Politische Verfolgung sei der Hauptgrund für die zunehmenden Asylgesuche, sagt auch Lionel Walter von der Schweizerischen Flüchtlingshilfe: «Die Türkei ist weltweit das Land mit den meisten ‹Terroristen› – ich sage das in Anführungszeichen.» Die Anti-Terror-Gesetze erlaubten, eine sehr hohe Zahl an Menschen als Terroristen einzustufen und einzusperren.

Verfolgung gut dokumentiert

Die vielen Verfahren führen dazu, dass Betroffene in der Schweiz ihre Fluchtgründe besonders gut nachweisen könnten. Manche brächten auch gleich die Akten aus einem türkischen Strafverfahren mit, erklärt Walter. «Wir haben schon den Eindruck, dass die Betroffenen recht gut dokumentiert sind.»
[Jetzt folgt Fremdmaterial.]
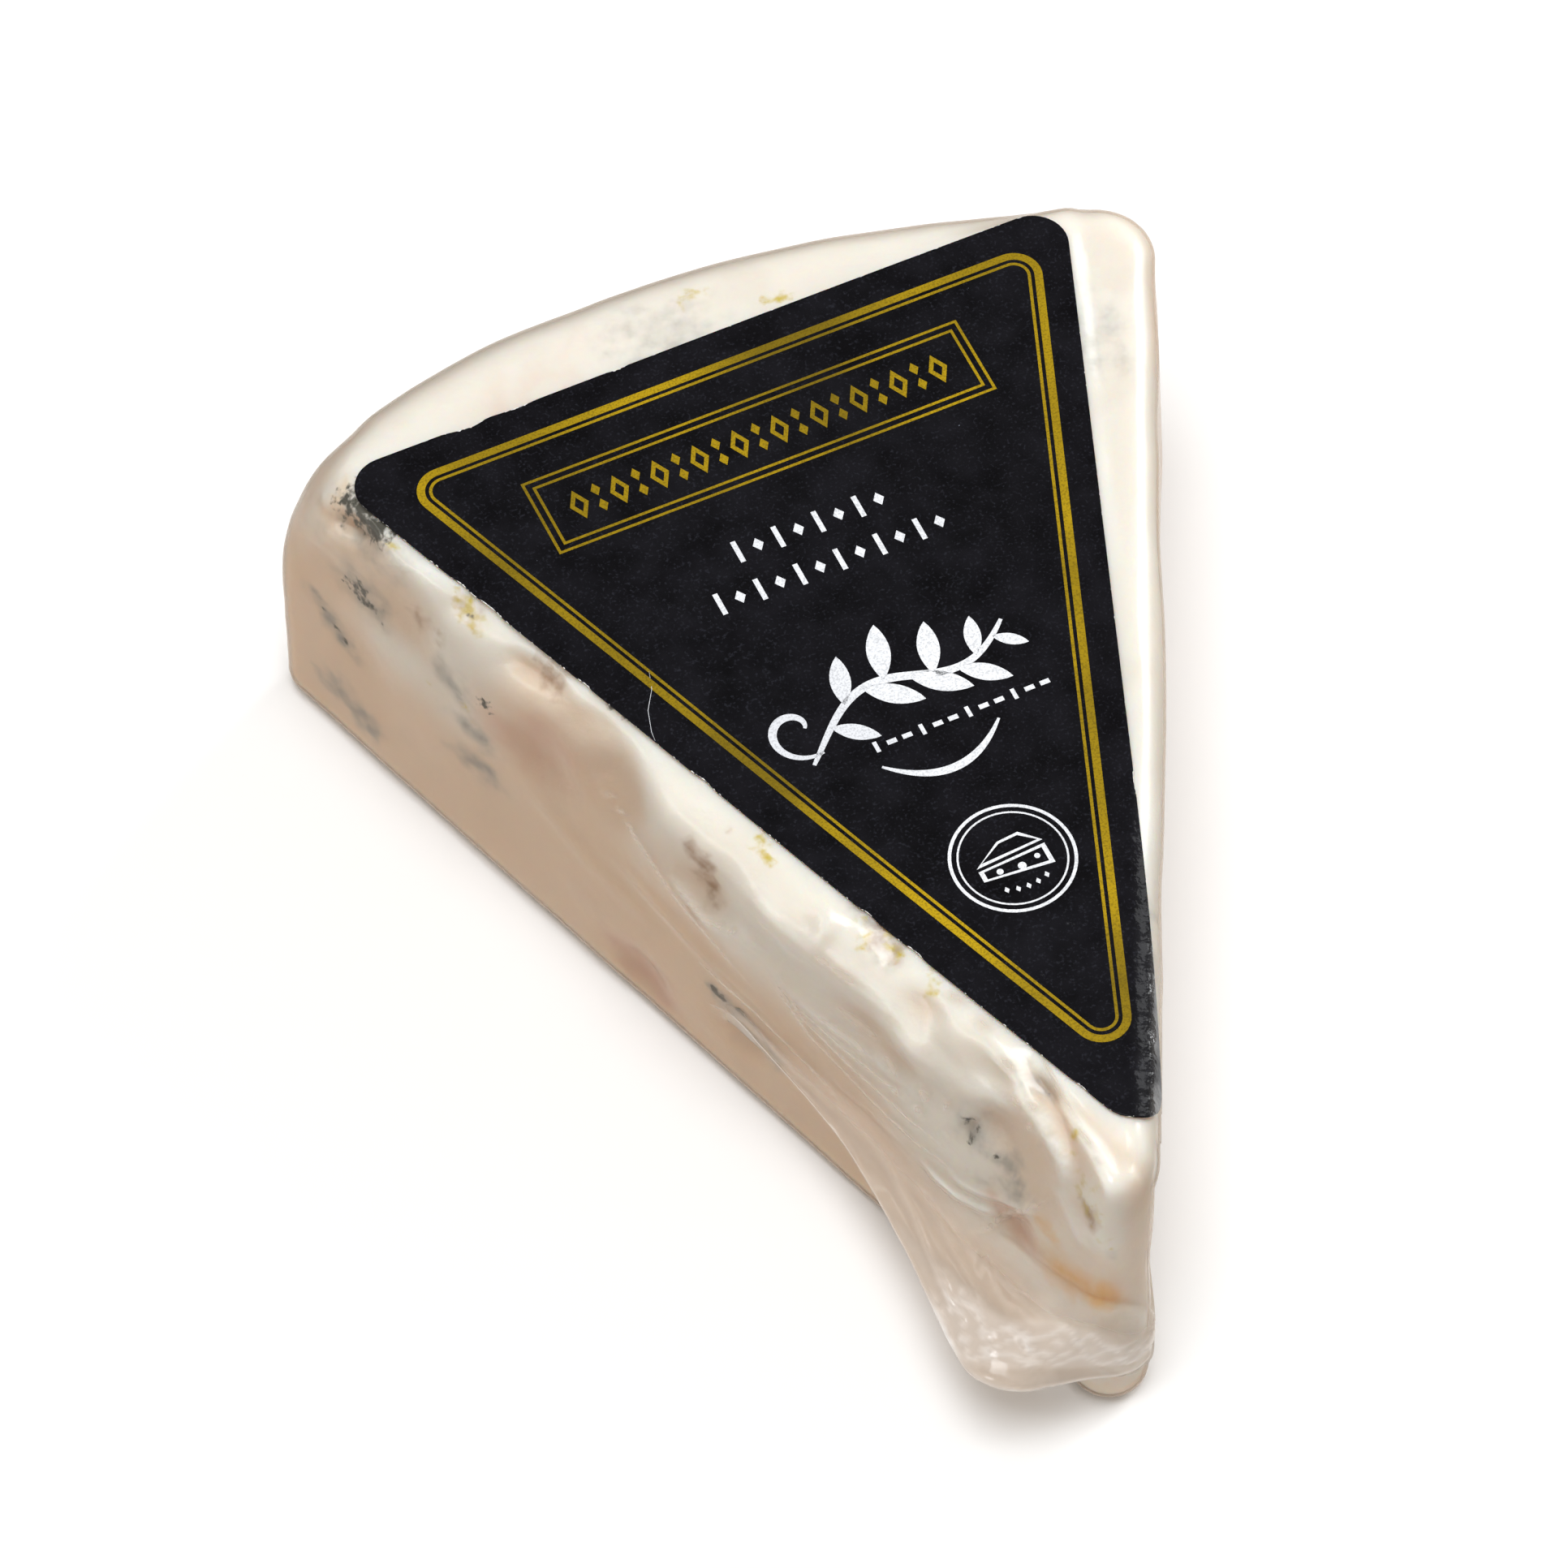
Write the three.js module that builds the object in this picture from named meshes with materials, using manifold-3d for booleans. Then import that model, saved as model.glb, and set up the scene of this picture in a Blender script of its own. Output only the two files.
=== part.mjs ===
// A wedge of blue-veined cheese, one eighth of a small wheel, sealed in clear film, with a paper label on top.
// Millimetres, +Z up. The wedge lies flat: its point is towards -Y and the curved rind side towards +Y.
// Everything is laid out from the apex, where the planes of the two cut sides meet, with the ground at z = 0.
// The last lines move the origin to the middle of the underside.
import * as THREE from "three";
import { mergeVertices } from "three/addons/utils/BufferGeometryUtils.js";
import Module from "manifold-3d";

const wasm = await Module();
wasm.setup();

// The cheese
const WHEEL_RADIUS = 118.5; // of the wheel that the wedge is cut from
const WEDGE_ANGLE = 45; // degrees, between the two cut sides
const CHEESE_HEIGHT = 35.2;
const POINT_RADIUS = 3.5; // upright round where the two cut sides meet
const RIGHT_CORNER_RADIUS = 7; // upright rounds between a cut side and the rind side
const LEFT_CORNER_RADIUS = 3;
const LEFT_CORNER_WEAR = 11; // what wear adds to the left corner's round at the top
const LEFT_CORNER_WORN_FROM = 0.5; // share of the height above which it is worn
const CUT_EDGE_RADIUS = 3; // top edge along the cut sides
const RIND_EDGE_RADIUS = 6; // top edge along the rind side
const FOOT_EDGE_RADIUS = 2; // bottom edge all round
const LEAST_INNER_RADIUS = 0.3; // what an edge leaves of the upright round that it follows

// The film, which follows the cheese on every side
const FILM_CLEARANCE = 0.3; // between the cheese and the film
const FILM_THICKNESS = 0.4;

// The tail of spare film at the point: two layers, with a narrow mouth between them.
// Each row is a place on the left cut side: distance from the apex along it, distance out from it, height.
const TAIL_EDGE = [
  [56, -1.5, 15],
  [45, 0.9, 12.2],
  [38, 1.6, 11],
  [29, 3.9, 10],
  [20, 7.4, 9.8],
  [12, 10.3, 9.8],
  [7.3, 7.3, 10.3],
  [4.6, 3, 12],
  [2, -0.7, 15.5],
];
const TAIL_ROOT = [
  [56, -2, 16],
  [40, -2, 16],
  [25, -2, 15],
  [12, -2.5, 15],
  [9, -3, 17],
];
const TAIL_THICKNESS = 1.2;
const MOUTH_HEIGHT = 0.35;
const MOUTH_SPAN = [0.52, 0.66]; // shares of the tail's length between which it is open
const MOUTH_OVERSHOOT = 1.4; // how far past the free edge the cut for the mouth runs, as a share of the tail's width

// The label, a triangle with round corners
const LABEL_REAR_MARGIN = 10.8; // from the rind side to the label's rear edge
const LABEL_POINT_MARGIN = 6.7; // from the apex to the label's point, before its corners are rounded
const LABEL_SIDE_MARGIN = 6.5; // from each cut side to the label's rear corners
const LABEL_SHIFT = -2.3; // sideways, of the middle of the rear edge
const LABEL_TURN = 4.1; // degrees, anticlockwise from above
const LABEL_CORNER_RADIUS = 3.4;
const LABEL_THICKNESS = 0.3;
const LABEL_CLEARANCE = 0.3; // between the film and the label

// How finely the rounds are divided
const POINT_STEPS = 8;
const CORNER_STEPS = 6;
const RIM_STEPS = 18;
const SIDE_STEPS = 9; // up the upright sides
const EDGE_STEPS = 5;
const TAIL_STEPS = 36;
const TAIL_WIDTH_STEPS = 5;
const LABEL_SIDE_STEPS = 16;
const LABEL_RINGS = 9;
const LABEL_RING_CROWDING = 1.8; // over 1, the rings crowd towards the label's edge, where it bends

const halfAngle = THREE.MathUtils.degToRad(WEDGE_ANGLE / 2);
const cutEdge = Math.min(CUT_EDGE_RADIUS, POINT_RADIUS - LEAST_INNER_RADIUS);
const rindEdge = Math.min(RIND_EDGE_RADIUS, RIGHT_CORNER_RADIUS - LEAST_INNER_RADIUS);
const footEdge = Math.min(FOOT_EDGE_RADIUS, Math.min(POINT_RADIUS, LEFT_CORNER_RADIUS) - LEAST_INNER_RADIUS);
const cheeseFoot = FILM_THICKNESS + FILM_CLEARANCE; // height of the underside of the cheese
const filmGrowth = FILM_CLEARANCE + FILM_THICKNESS; // from the cheese to the outside of the film
const filmTop = cheeseFoot + CHEESE_HEIGHT + filmGrowth;
const rightNormal = new THREE.Vector2(Math.cos(halfAngle), -Math.sin(halfAngle));
const leftNormal = new THREE.Vector2(-Math.cos(halfAngle), -Math.sin(halfAngle));
const leftAlong = new THREE.Vector2(-Math.sin(halfAngle), Math.cos(halfAngle));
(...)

Neben der Verfolgung der Opposition sind auch die wirtschaftlichen Perspektiven in der Türkei schlecht. Die jährliche Teuerung liegt bei 44 Prozent. Nur wegen der Inflation dürften allerdings die wenigsten flüchten. Denn Asyl erhält in der Regel nur, wer nachweisen kann, dass er oder sie persönlich bedroht ist, etwa aufgrund politischer Überzeugungen.

Überdurchschnittlich viele positive Bescheide

Die Asylsuchenden aus der Türkei würden allerdings überdurchschnittlich oft positiven Bescheid erhalten, heisst es beim Staatssekretariat für Migration: «Über 60 Prozent der Asylsuchenden aus der Türkei werden als Flüchtlinge anerkannt.»

Dazu kommen jene mit einer vorläufigen Aufnahme, was die sogenannte Schutzquote auf über zwei Drittel hebe. «Das zeigt, dass vor allem jene Menschen in der Schweiz Schutz suchen, die diesen Schutz auch wirklich benötigen», sagt SEM-Sprecher Lukas Rieder.

Über 60 Prozent der Asylsuchenden aus der Türkei werden als Flüchtlinge anerkannt.
Autor: Staatssekretariat für Migration (SEM)

Die Türkei dürfte als Land der Geflüchteten weiterhin wichtig bleiben, als Aufnahmeland für Menschen aus Syrien oder Afghanistan. Für die Schweiz aber vor allem als Herkunftsland von Menschen, die aus der Türkei flüchten.